In the present study, all but one patient with maxillary sinusitis could be classified as having odontogenic origin. Specific management guidelines to treat odontogenic maxillary sinusitis have not been clearly established. Yoshida et al.21 only extracted infected tooth in 32 patients with OMS and reported that the OMS resolved in 20 patients (62.5%). They suggested that the extent of preoperative opacification of the ethmoidal sinus and frontal sinus is significantly associated with OMS healing when treated by extraction alone. In a retrospective study of 98 patients with OMS12, clinical and radiological resolution was reported in 91 patients (92.9%) through an intraoral approach for treating the odontogenic origin with simultaneously ESS. In the present study, 18 of 21 patients with maxillary sinusitis (85.7%) achieved complete resolution following MESS, with all 21 patients showing clinical resolution and radiological improvement postoperatively.

Regarding the cystic pathologies, 8 antral pseudocysts and 2 odontogenic keratocysts were included in this study. Most cases of antral pseudocysts and odontogenic keratocysts do not cause inflammation in the maxillary sinus; therefore, such cases can usually be treated relatively simply by enucleation. Therefore, the overall condition of the maxillary sinus mucosa is normal and there is little damage to the mucosa during surgery. These patients typically have favorable postoperative healing of the sinus. Based on this phenomenon, patients with non-inflammatory cystic disease were included in this study and analyzed as a control group to compare the surgical outcome and volume changes after MESS to those of patients with inflammatory sinus diseases.

Lastly, we evaluated the prognostic factors influencing the treatment outcomes of MESS through univariate and multiple regression analyses. Preoperative pathology volume within the maxillary sinus and preoperative LM were identified as the sole prognostic factors for postoperative maxillary sinus aeration rate and postoperative LM score. These results indicate that the more severe the preoperative maxillary sinus disease, the poorer the treatment outcomes. They emphasize the importance of early diagnosis and treatment of maxillary sinus diseases to achieve successful treatment outcomes, including functional recovery of the sinus.

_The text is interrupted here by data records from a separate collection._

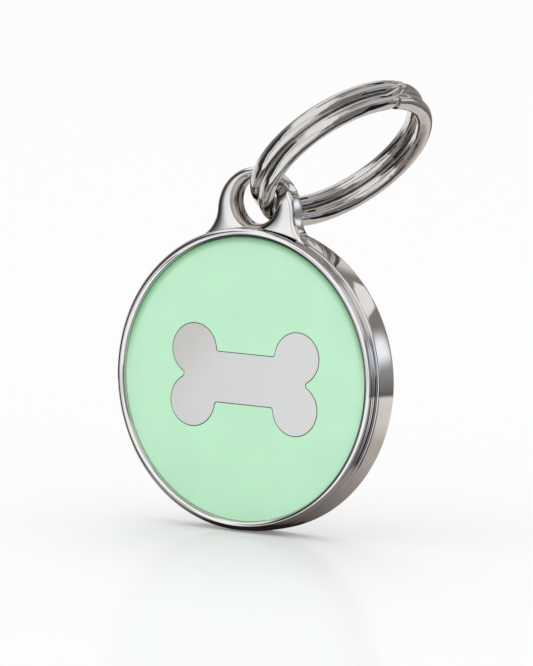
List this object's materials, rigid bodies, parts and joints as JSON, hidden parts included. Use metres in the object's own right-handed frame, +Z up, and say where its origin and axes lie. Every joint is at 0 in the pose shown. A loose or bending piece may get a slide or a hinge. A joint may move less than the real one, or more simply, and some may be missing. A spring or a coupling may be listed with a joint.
{
  "type": "pet id tag",
  "caption": "Round metal pet tag with a raised polished rim, pale enamel face, inlaid bone badge and a split ring that swings in its hanging loop.",
  "frame": {"origin": "centre of the case's flat back face", "axes": "+Z up to the hanging loop, -Y out of the enamel face, +Y out of the back face, +X to the right seen from the front"},
  "size_m": [0.028, 0.018, 0.042],
  "materials": {
    "case_metal": "polished plating on a zinc casting",
    "bezel_metal": "mirror polished plating",
    "enamel": "smooth soft-gloss pale green enamel",
    "badge_metal": "fine satin, pale silver",
    "plate_metal": "fine brushed, blank for engraving",
    "adhesive": "clear-white film",
    "ring_wire": "polished plating on spring steel wire"
  },
  "bodies": {
    "tag": {"case": "case_metal", "bezel_ring": "bezel_metal", "enamel_fill": "enamel", "bone_badge": "badge_metal", "back_plate": "plate_metal", "adhesive_disc": "adhesive"},
    "ring": {"split_ring": "ring_wire"}
  },
  "joints": [
    {"name": "ring_swing", "type": "hinge", "parent": "tag", "child": "ring", "pos_m": [0, -0.002, 0.0163], "axis": [0, 1, 0], "range_deg": [-160, 71]}
  ]
}
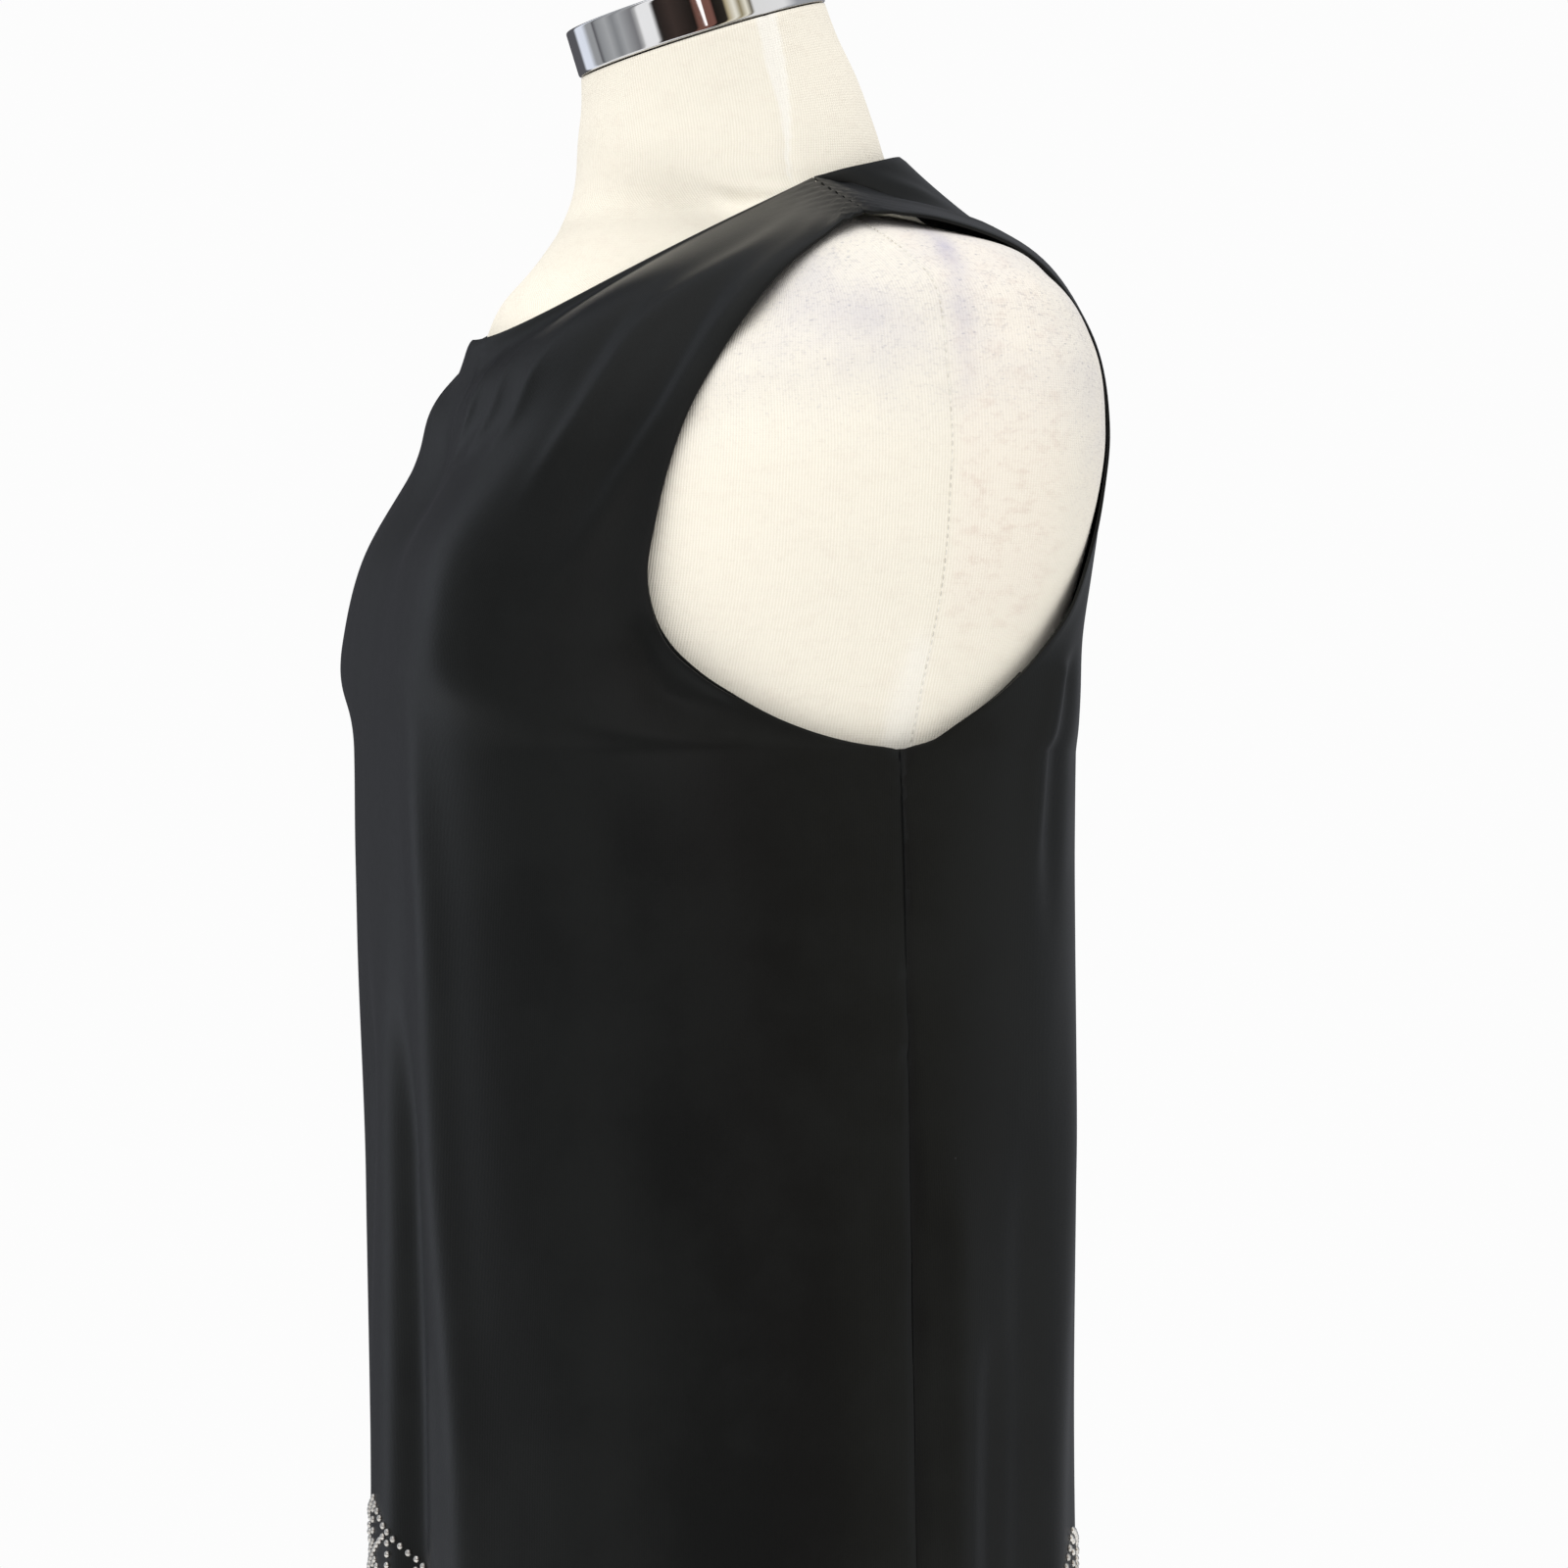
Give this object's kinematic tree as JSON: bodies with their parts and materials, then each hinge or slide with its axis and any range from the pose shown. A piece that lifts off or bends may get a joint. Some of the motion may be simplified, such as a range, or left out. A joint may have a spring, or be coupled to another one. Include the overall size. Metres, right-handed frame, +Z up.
{
  "type": "beaded shift dress on a limbless dress form",
  "caption": "Sleeveless straight black jersey shift dress, shown on a padded limbless dress form with a chrome neck cap, a pole and a round foot plate.",
  "frame": {"origin": "centre of the foot plate's underside, on the floor", "axes": "+Z up, the front of the dress faces -Y, the wearer's left side is +X"},
  "size_m": [0.4008, 0.38, 1.4849],
  "materials": {
    "jersey": "matte black jersey with a faint blue sheen",
    "facing": "black jersey, wrong side",
    "bead": "polished pewter beads",
    "thread": "matte sewing thread",
    "form_cover": "cream fine-ribbed knit",
    "cap_chrome": "mirror chrome",
    "stand_chrome": "satin chrome"
  },
  "bodies": {
    "root": {"front_panel": "jersey", "back_panel": "jersey", "armhole_facing_left": "facing", "armhole_facing_right": "facing", "form_torso": "form_cover", "neck_cap": "cap_chrome", "stand_pole": "stand_chrome", "stand_socket": "stand_chrome", "base_plate": "stand_chrome"}
  },
  "joints": []
}
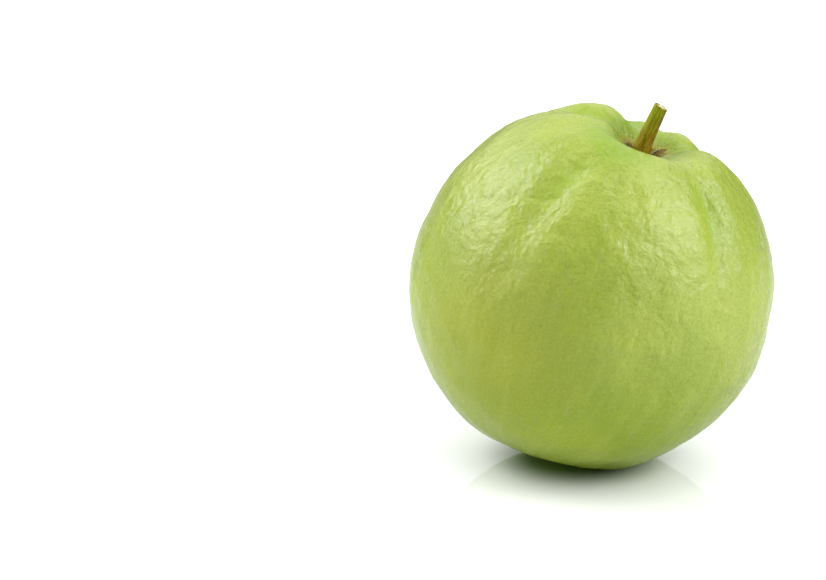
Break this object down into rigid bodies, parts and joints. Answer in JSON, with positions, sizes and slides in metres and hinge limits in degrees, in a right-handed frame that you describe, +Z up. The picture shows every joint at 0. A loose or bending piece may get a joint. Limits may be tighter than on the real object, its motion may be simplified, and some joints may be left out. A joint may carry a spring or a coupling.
{
  "type": "whole guava fruit",
  "caption": "Whole green guava with its cut stem standing in a lobed stem cavity, resting on a small flat spot beside its blossom end.",
  "frame": {"origin": "middle of the flat spot that the fruit rests on, on the resting surface", "axes": "+Z up; the fruit's own axis, from blossom end to stem, leans 19.7 degrees from +Z towards +X and a little towards -Y"},
  "size_m": [0.0992, 0.1001, 0.1001],
  "materials": {
    "guava_skin": "satin, finely wrinkled pale green fruit skin",
    "stem_bark": "matt, finely ribbed olive green stalk with a pale cut end",
    "dry_scale": "matt, papery tan with dark brown edges",
    "dried_calyx": "matt, dry dark brown"
  },
  "bodies": {
    "root": {"fruit": "guava_skin", "stem": "stem_bark", "bract_left": "dry_scale", "bract_right": "dry_scale", "calyx_disc": "dried_calyx", "style_stub": "dried_calyx", "sepal_1": "dried_calyx", "sepal_2": "dried_calyx", "sepal_3": "dried_calyx", "sepal_4": "dried_calyx", "sepal_5": "dried_calyx"}
  },
  "joints": []
}
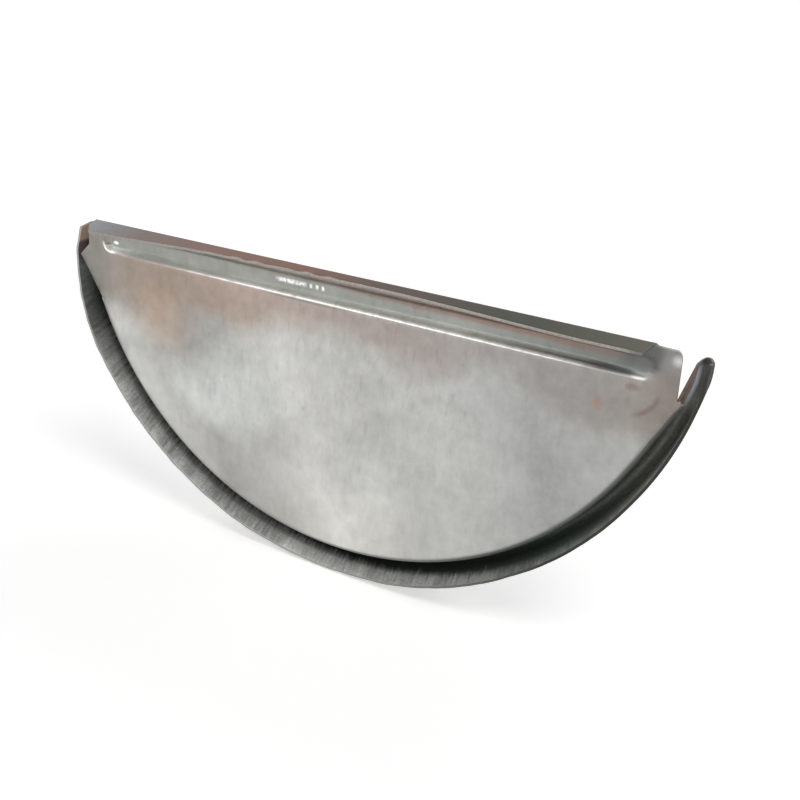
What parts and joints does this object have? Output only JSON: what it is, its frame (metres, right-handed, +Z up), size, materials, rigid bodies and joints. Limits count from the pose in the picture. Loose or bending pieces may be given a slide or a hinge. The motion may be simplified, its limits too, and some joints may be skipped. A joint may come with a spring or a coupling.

This study has several limitations. First, the CT slice thickness was relatively thick (2 mm), which may affect the exact calculation of the total maxillary sinus volume and aeration volumes. Second, this study has a relatively small number of patients due to its retrospective nature. Although more patients received modified endoscopic sinus surgery than were included, fewer patients had undergone pre- and postoperative CTs. In future studies, it is necessary to evaluate volumetric changes of the sinus volume in a greater number of patients using thinner CT slices.

Conclusions

The findings of this study suggest that MESS can be an effective treatment option for maxillary sinus diseases based on its successful treatment outcomes and stable postoperative recovery of the maxillary sinus. Volumetric analysis showed improved aeration and sinus pathologies, while maintaining total maxillary sinus volume without atrophy or osteogenesis.